→ Exercise
Write out the complete material exactly as it stands.

[Modeling code records]
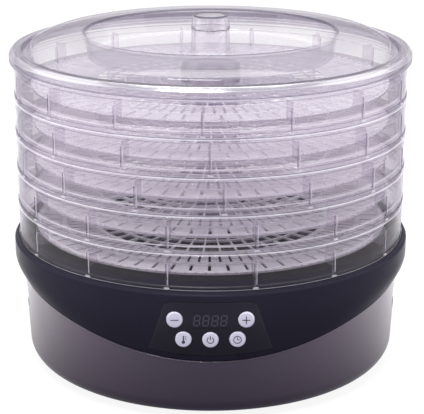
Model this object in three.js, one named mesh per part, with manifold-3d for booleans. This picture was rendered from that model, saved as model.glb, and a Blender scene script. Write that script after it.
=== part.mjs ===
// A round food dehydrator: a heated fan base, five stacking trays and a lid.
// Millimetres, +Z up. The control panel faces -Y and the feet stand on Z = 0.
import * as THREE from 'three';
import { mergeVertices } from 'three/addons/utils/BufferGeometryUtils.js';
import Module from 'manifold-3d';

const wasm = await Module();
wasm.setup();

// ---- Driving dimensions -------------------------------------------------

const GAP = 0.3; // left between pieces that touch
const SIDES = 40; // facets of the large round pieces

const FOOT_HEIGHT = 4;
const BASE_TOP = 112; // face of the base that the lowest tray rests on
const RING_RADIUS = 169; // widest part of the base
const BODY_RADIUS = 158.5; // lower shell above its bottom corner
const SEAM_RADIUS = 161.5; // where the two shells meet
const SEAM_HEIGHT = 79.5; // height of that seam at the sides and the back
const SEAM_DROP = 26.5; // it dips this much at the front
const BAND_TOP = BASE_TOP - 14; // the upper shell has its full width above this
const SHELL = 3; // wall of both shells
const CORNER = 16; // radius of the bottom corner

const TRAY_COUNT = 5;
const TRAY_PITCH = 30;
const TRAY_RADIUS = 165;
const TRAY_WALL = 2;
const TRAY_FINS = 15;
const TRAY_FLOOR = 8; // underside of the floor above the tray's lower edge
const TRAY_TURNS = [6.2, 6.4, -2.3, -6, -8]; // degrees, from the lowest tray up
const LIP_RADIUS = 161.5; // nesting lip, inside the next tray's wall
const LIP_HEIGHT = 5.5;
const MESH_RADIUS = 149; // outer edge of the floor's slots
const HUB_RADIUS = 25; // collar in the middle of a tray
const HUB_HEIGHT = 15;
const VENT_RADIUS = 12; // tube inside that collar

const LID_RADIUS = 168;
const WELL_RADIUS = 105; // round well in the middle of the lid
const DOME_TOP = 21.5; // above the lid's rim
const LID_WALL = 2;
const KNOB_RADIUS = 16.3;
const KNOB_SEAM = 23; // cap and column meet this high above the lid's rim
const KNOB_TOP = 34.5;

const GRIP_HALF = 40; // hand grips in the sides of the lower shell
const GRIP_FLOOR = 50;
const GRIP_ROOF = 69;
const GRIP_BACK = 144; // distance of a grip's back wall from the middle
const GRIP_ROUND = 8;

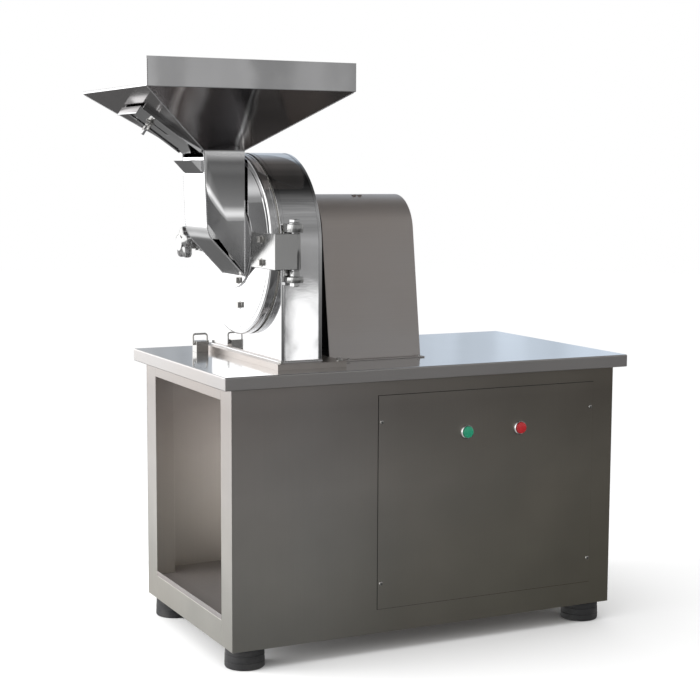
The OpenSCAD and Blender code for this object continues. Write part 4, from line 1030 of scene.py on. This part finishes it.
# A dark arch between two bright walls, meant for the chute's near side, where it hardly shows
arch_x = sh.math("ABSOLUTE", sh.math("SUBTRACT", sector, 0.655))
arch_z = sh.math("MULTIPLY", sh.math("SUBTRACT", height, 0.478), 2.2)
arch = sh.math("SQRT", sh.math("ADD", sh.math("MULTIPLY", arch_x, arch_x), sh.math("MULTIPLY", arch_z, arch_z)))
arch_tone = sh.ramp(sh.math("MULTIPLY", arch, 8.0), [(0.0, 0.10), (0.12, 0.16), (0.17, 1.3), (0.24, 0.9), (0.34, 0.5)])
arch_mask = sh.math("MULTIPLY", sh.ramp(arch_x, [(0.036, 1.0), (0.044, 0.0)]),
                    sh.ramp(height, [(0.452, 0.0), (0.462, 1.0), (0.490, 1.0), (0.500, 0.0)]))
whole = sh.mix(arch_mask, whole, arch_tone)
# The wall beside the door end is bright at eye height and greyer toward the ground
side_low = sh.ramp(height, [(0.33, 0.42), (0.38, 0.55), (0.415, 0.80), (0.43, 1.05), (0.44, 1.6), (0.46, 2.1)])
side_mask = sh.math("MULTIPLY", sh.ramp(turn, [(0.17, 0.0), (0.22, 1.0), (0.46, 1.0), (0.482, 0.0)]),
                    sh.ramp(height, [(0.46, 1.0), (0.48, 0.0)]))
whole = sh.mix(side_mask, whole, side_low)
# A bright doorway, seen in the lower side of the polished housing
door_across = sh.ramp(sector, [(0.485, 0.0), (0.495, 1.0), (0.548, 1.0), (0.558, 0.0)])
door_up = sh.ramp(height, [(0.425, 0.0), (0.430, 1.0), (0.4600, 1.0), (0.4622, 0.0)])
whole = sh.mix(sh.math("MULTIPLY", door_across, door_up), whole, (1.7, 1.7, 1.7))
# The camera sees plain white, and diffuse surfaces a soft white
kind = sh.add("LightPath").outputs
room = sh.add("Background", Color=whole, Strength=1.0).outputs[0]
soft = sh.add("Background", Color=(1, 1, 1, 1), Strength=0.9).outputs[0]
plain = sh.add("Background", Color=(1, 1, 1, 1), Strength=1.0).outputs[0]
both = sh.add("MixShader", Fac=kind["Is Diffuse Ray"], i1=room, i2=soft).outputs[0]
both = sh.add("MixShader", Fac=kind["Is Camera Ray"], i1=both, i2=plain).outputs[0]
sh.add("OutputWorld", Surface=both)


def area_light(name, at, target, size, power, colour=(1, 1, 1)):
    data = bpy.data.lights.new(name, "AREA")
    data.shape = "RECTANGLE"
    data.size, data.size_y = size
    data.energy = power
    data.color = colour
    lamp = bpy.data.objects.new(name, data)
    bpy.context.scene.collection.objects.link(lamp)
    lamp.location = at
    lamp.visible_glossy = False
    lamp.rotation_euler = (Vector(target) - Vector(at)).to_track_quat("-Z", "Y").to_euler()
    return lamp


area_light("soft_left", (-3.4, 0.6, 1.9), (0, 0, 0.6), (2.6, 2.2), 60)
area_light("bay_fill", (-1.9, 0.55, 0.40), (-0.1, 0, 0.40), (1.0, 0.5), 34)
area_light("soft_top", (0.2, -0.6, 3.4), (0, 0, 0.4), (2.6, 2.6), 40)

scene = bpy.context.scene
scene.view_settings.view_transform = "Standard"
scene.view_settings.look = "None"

→ In response
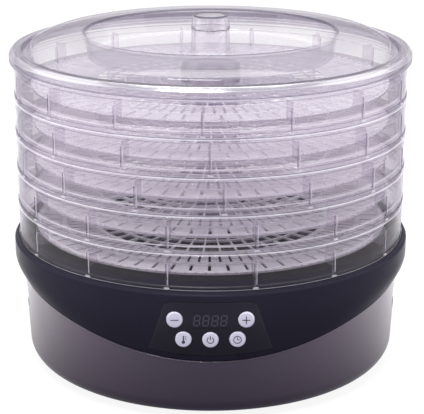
Model this object in three.js, one named mesh per part, with manifold-3d for booleans. This picture was rendered from that model, saved as model.glb, and a Blender scene script. Write that script after it.
=== part.mjs ===
// A round food dehydrator: a heated fan base, five stacking trays and a lid.
// Millimetres, +Z up. The control panel faces -Y and the feet stand on Z = 0.
import * as THREE from 'three';
import { mergeVertices } from 'three/addons/utils/BufferGeometryUtils.js';
import Module from 'manifold-3d';

const wasm = await Module();
wasm.setup();

// ---- Driving dimensions -------------------------------------------------

const GAP = 0.3; // left between pieces that touch
const SIDES = 40; // facets of the large round pieces

const FOOT_HEIGHT = 4;
const BASE_TOP = 112; // face of the base that the lowest tray rests on
const RING_RADIUS = 169; // widest part of the base
const BODY_RADIUS = 158.5; // lower shell above its bottom corner
const SEAM_RADIUS = 161.5; // where the two shells meet
const SEAM_HEIGHT = 79.5; // height of that seam at the sides and the back
const SEAM_DROP = 26.5; // it dips this much at the front
const BAND_TOP = BASE_TOP - 14; // the upper shell has its full width above this
const SHELL = 3; // wall of both shells
const CORNER = 16; // radius of the bottom corner

const TRAY_COUNT = 5;
const TRAY_PITCH = 30;
const TRAY_RADIUS = 165;
const TRAY_WALL = 2;
const TRAY_FINS = 15;
const TRAY_FLOOR = 8; // underside of the floor above the tray's lower edge
const TRAY_TURNS = [6.2, 6.4, -2.3, -6, -8]; // degrees, from the lowest tray up
const LIP_RADIUS = 161.5; // nesting lip, inside the next tray's wall
const LIP_HEIGHT = 5.5;
const MESH_RADIUS = 149; // outer edge of the floor's slots
const HUB_RADIUS = 25; // collar in the middle of a tray
const HUB_HEIGHT = 15;
const VENT_RADIUS = 12; // tube inside that collar

const LID_RADIUS = 168;
const WELL_RADIUS = 105; // round well in the middle of the lid
const DOME_TOP = 21.5; // above the lid's rim
const LID_WALL = 2;
const KNOB_RADIUS = 16.3;
const KNOB_SEAM = 23; // cap and column meet this high above the lid's rim
const KNOB_TOP = 34.5;

const GRIP_HALF = 40; // hand grips in the sides of the lower shell
const GRIP_FLOOR = 50;
const GRIP_ROOF = 69;
const GRIP_BACK = 144; // distance of a grip's back wall from the middle
const GRIP_ROUND = 8;

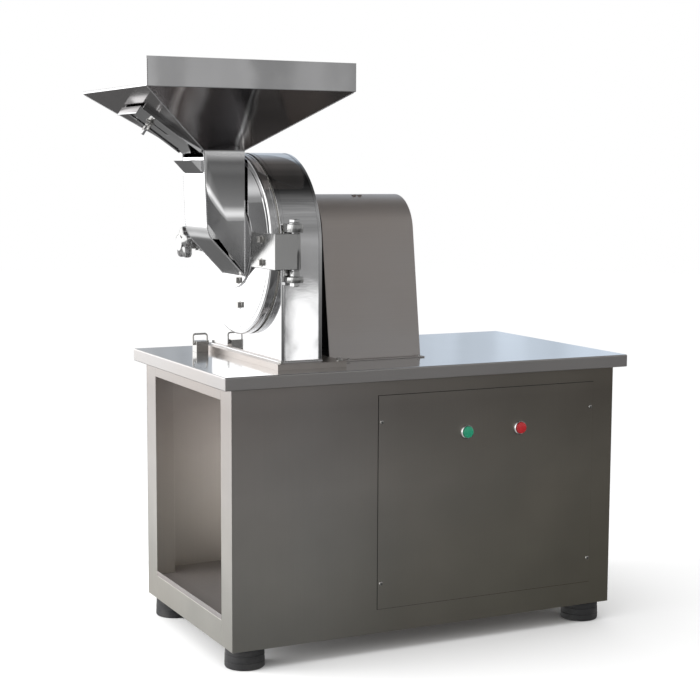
The OpenSCAD and Blender code for this object continues. Write part 4, from line 1030 of scene.py on. This part finishes it.
# A dark arch between two bright walls, meant for the chute's near side, where it hardly shows
arch_x = sh.math("ABSOLUTE", sh.math("SUBTRACT", sector, 0.655))
arch_z = sh.math("MULTIPLY", sh.math("SUBTRACT", height, 0.478), 2.2)
arch = sh.math("SQRT", sh.math("ADD", sh.math("MULTIPLY", arch_x, arch_x), sh.math("MULTIPLY", arch_z, arch_z)))
arch_tone = sh.ramp(sh.math("MULTIPLY", arch, 8.0), [(0.0, 0.10), (0.12, 0.16), (0.17, 1.3), (0.24, 0.9), (0.34, 0.5)])
arch_mask = sh.math("MULTIPLY", sh.ramp(arch_x, [(0.036, 1.0), (0.044, 0.0)]),
                    sh.ramp(height, [(0.452, 0.0), (0.462, 1.0), (0.490, 1.0), (0.500, 0.0)]))
whole = sh.mix(arch_mask, whole, arch_tone)
# The wall beside the door end is bright at eye height and greyer toward the ground
side_low = sh.ramp(height, [(0.33, 0.42), (0.38, 0.55), (0.415, 0.80), (0.43, 1.05), (0.44, 1.6), (0.46, 2.1)])
side_mask = sh.math("MULTIPLY", sh.ramp(turn, [(0.17, 0.0), (0.22, 1.0), (0.46, 1.0), (0.482, 0.0)]),
                    sh.ramp(height, [(0.46, 1.0), (0.48, 0.0)]))
whole = sh.mix(side_mask, whole, side_low)
# A bright doorway, seen in the lower side of the polished housing
door_across = sh.ramp(sector, [(0.485, 0.0), (0.495, 1.0), (0.548, 1.0), (0.558, 0.0)])
door_up = sh.ramp(height, [(0.425, 0.0), (0.430, 1.0), (0.4600, 1.0), (0.4622, 0.0)])
whole = sh.mix(sh.math("MULTIPLY", door_across, door_up), whole, (1.7, 1.7, 1.7))
# The camera sees plain white, and diffuse surfaces a soft white
kind = sh.add("LightPath").outputs
room = sh.add("Background", Color=whole, Strength=1.0).outputs[0]
soft = sh.add("Background", Color=(1, 1, 1, 1), Strength=0.9).outputs[0]
plain = sh.add("Background", Color=(1, 1, 1, 1), Strength=1.0).outputs[0]
both = sh.add("MixShader", Fac=kind["Is Diffuse Ray"], i1=room, i2=soft).outputs[0]
both = sh.add("MixShader", Fac=kind["Is Camera Ray"], i1=both, i2=plain).outputs[0]
sh.add("OutputWorld", Surface=both)


def area_light(name, at, target, size, power, colour=(1, 1, 1)):
    data = bpy.data.lights.new(name, "AREA")
    data.shape = "RECTANGLE"
    data.size, data.size_y = size
    data.energy = power
    data.color = colour
    lamp = bpy.data.objects.new(name, data)
    bpy.context.scene.collection.objects.link(lamp)
    lamp.location = at
    lamp.visible_glossy = False
    lamp.rotation_euler = (Vector(target) - Vector(at)).to_track_quat("-Z", "Y").to_euler()
    return lamp


area_light("soft_left", (-3.4, 0.6, 1.9), (0, 0, 0.6), (2.6, 2.2), 60)
area_light("bay_fill", (-1.9, 0.55, 0.40), (-0.1, 0, 0.40), (1.0, 0.5), 34)
area_light("soft_top", (0.2, -0.6, 3.4), (0, 0, 0.4), (2.6, 2.6), 40)

scene = bpy.context.scene
scene.view_settings.view_transform = "Standard"
scene.view_settings.look = "None"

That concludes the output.